The trial heard that Chung was inside the station when white smoke poured out of a train carriage bound for Tiu Keng Leng on the No 3 platform at 10.45pm.
Open source video footage played in court showed that passengers, some believed to be protesters, started arguing and fighting at the scene.
Riot police arrived at the scene 10 minutes later, and subdued the defendant inside the train after a chase. Officers found on the black-clad Chung the weapons, the transceivers and other protest paraphernalia.
While the defendant chose not to testify, his younger brother, Chung Yat-kit, who was also arrested but not charged, testified that the weapons and transceivers were related to Chung’s work for a manufacturing company in mainland China.

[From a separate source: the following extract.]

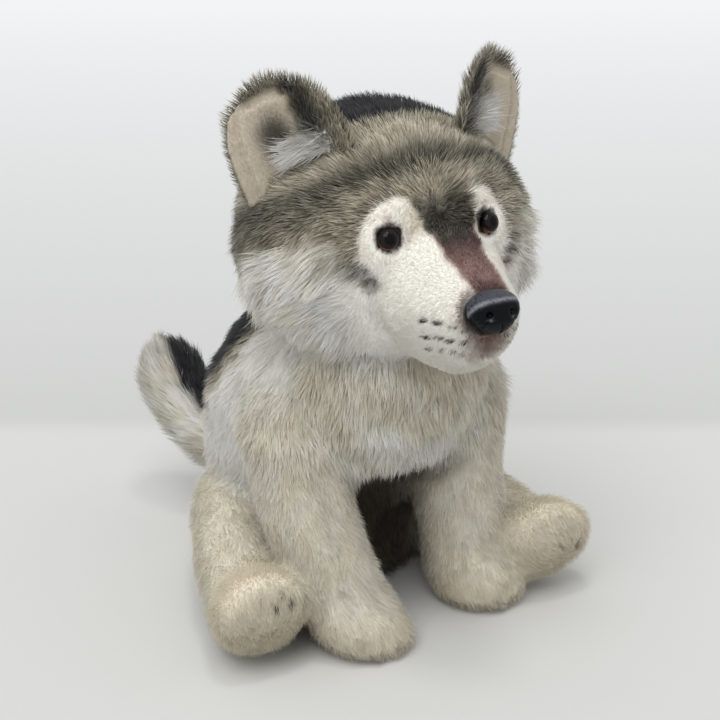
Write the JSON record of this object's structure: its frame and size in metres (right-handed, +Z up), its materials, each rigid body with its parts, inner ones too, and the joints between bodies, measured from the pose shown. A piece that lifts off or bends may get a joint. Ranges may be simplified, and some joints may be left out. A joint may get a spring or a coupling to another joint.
{
  "type": "plush wolf",
  "caption": "Soft toy wolf pup sitting on its rump, with stuffed head, torso, legs and tail, pricked ears and plastic eyes and nose.",
  "frame": {"origin": "middle of the flat base under the rump, on the floor", "axes": "+Z up, the wolf faces -Y, its left side is +X"},
  "size_m": [0.2135, 0.2916, 0.2926],
  "materials": {
    "white_pile": "cream-white long plush pile",
    "grey_pile": "frosted grey-brown plush pile, dark roots and light tips",
    "charcoal_pile": "charcoal plush pile, lightly frosted",
    "leg_pile": "light grey-white to beige plush pile",
    "short_pile": "cream very short plush pile",
    "ear_lining": "pinkish beige short pile",
    "stuffing": "white loose polyester fibre",
    "black_plastic": "glossy moulded black",
    "white_plastic": "plain moulded white"
  },
  "bodies": {
    "root": {"flank_left": "white_pile", "flank_right": "white_pile", "chest_bib": "white_pile", "neck_panel": "white_pile", "face_left": "white_pile", "face_right": "white_pile", "cheek_left": "white_pile", "cheek_right": "white_pile", "throat_panel": "white_pile", "tail_underside": "white_pile", "crown_panel": "grey_pile", "ear_back_left": "grey_pile", "ear_back_right": "grey_pile", "back_saddle": "charcoal_pile", "nape_panel": "charcoal_pile", "tail_top": "charcoal_pile", "rump_base": "leg_pile", "front_leg_outer_left": "leg_pile", "front_leg_outer_right": "leg_pile", "front_leg_inner_left": "leg_pile", "front_leg_inner_right": "leg_pile", "front_sole_left": "leg_pile", "front_sole_right": "leg_pile", "thigh_left": "leg_pile", "thigh_right": "leg_pile", "muzzle": "short_pile", "hind_foot_left": "short_pile", "hind_foot_right": "short_pile", "hind_sole_left": "short_pile", "hind_sole_right": "short_pile", "ear_lining_left": "ear_lining", "ear_lining_right": "ear_lining", "torso_stuffing": "stuffing", "head_stuffing": "stuffing", "tail_stuffing": "stuffing", "front_leg_stuffing_left": "stuffing", "front_leg_stuffing_right": "stuffing", "hind_leg_stuffing_left": "stuffing", "hind_leg_stuffing_right": "stuffing", "eye_left": "black_plastic", "eye_right": "black_plastic", "nose": "black_plastic", "eye_washer_left": "white_plastic", "eye_washer_right": "white_plastic", "nose_washer": "white_plastic"}
  },
  "joints": []
}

He said he and his brother were changing trains before the clashes broke out, having planned to travel from Hong Kong Island to Wong Tai Sin in eastern Kowloon for dessert.
However, the magistrate found the account untruthful, pointing out that Chung would have no need to carry work equipment around especially when he worked outside Hong Kong.
He also found it meaningless to carry screw caps when Chung did not keep any screws to be used with them. Instead, he said the hexagonal metal parts could be used as projectiles to shoot people with the catapult.
The magistrate further ruled that Chung could not have gone to the station just to change trains as he was seen in video footage remaining on the platform after services had been suspended.
“The only reasonable inference is that the (catapult, screw caps and laser pointer) were offensive weapons meant to be used to injure others,” Cheng said.
“The defendant lacked a reasonable defence.”